I walked the block home and on the way ate half of my piece of chocolate and threw the rest out. This is a horrible calorie-saving habit I have and I am fully aware that by even metioning it, half of my readership will step-back and think to themself that I am derranged. The other half will think, "good idea" and enter it into practice immediately, so it's a draw. After over-excitedly greeting our overnight doorman who "it's been way too long!" since I'd seen, I made it upstairs to my apartment, tiptoed into the bedroom, gave T a kiss on the forehead and thought, "see you after the feast."
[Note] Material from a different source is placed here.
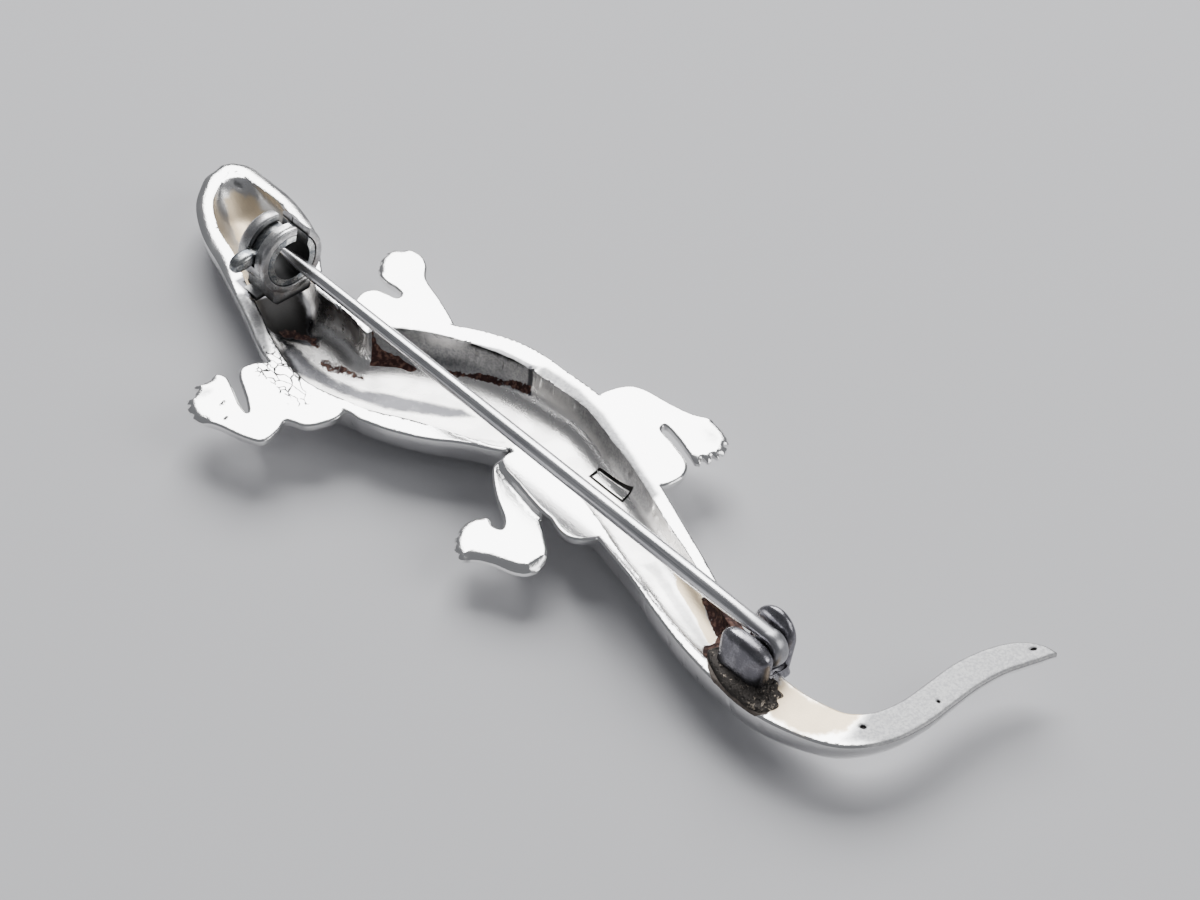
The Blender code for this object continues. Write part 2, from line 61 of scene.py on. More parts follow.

On the couch I turned on a DVR'd episode of My Name is Earl (which I had to subsequently rewatch the next day for clarity) and downed the bag of SunChips, carefully savoring each bite. I truly believed that the bag would be enough to satisfy my late night craving but when I walked into the kitchen and opened up the fridge to get a glass of water, I saw my favorite of all the food groups staring at me: Butter. Now, if the rest of civilization wouldn't think I was disgusting, I would gladly eat butter and all butter related products with a spoon. No vehicle necessary. However, I'm aware this is socially unacceptable so even at three am, by myself, I took out a piece of bread and piled on enough butter to make it unrecognizable and then went to town. Rinse. Repeat. Only this time with a half of slice of bread (so as not to be "totally disgusting")

I woke up the next morning feeling still full and none to proud of myself. It only got worse when yesterday, as I cleaned out the fridge, I noticed that I had at some point ripped into a leftover piece of chicken as well. I dumped the chicken and headed to the gym where I put in another hour and a half of cardio to try and counteract the effects of my three am feast. Clearly the effects had already taken hold because when I stepped on the scale, the needle was a few notches higher than I generally like it to be.

Perhaps my experiment in junkfood will have to wait or perhaps I already conducted it without even realizing it. Either way, three year olds and three am nights do not a healthy, fit lady make.